In a properly structured system, a corporation is an entity. That entity has director relationships linked to individual contact records, each with their own KYC status. It has shareholder relationships, which may themselves be linked to other entities. It has a beneficial ownership chain that resolves to natural persons. It has a document vault with explicit document types, collection status, expiry tracking, and version history.

Tyndall structures investor operations this way. Corporations, directors, shareholders, investors, funds, and investments are distinct objects with explicit relationships between them. KYC, KYB, AML, document collection, suitability, and investor onboarding are all modeled in the context of those relationships — not bolted onto a contact record that was designed to track sales leads.
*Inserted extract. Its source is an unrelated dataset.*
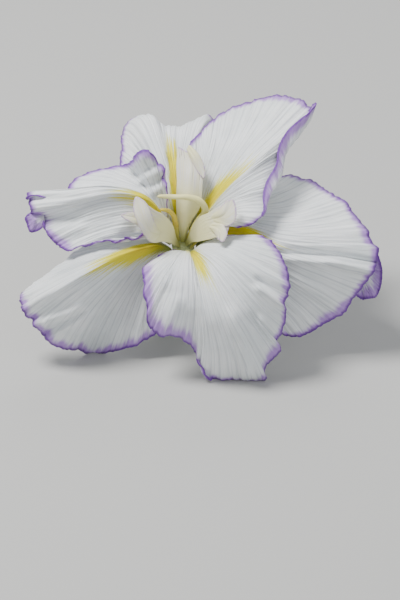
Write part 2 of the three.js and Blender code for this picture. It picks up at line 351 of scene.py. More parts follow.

Practical Recommendations for Firms Modernizing Investor Operations

If you are evaluating your current investor operations infrastructure, here is what to look for:

  • Entity-level modeling. Your system should distinguish between individuals and legal entities as fundamentally different objects — not as a company with contacts attached to it.
  • Relationship-level compliance. KYC, KYB, and document collection should be managed at the level of the relationship between an individual and an entity, not just at the contact level.
  • Beneficial ownership tracing. Your system should support multi-layer ownership chains and resolve them to natural persons, with explicit UBO tracking.
  • Document typing and expiry. Corporate documents should be categorized by type, attached to the correct entity or relationship, and tracked for expiry.
  • Ongoing compliance automation. Reviews, refresh triggers, and expiry alerts should be automatic — not dependent on someone remembering to check.
  • Related entity linking. Entities that share beneficial ownership, directors, or control should be explicitly linked — so a change to one propagates the right alerts across all related records.

The investment corporation is not an edge case in private credit. It is the norm. The infrastructure you use to manage investor relationships should be built to handle it natively — not worked around with tags, custom fields, and spreadsheet workarounds bolted onto a CRM built for something else entirely.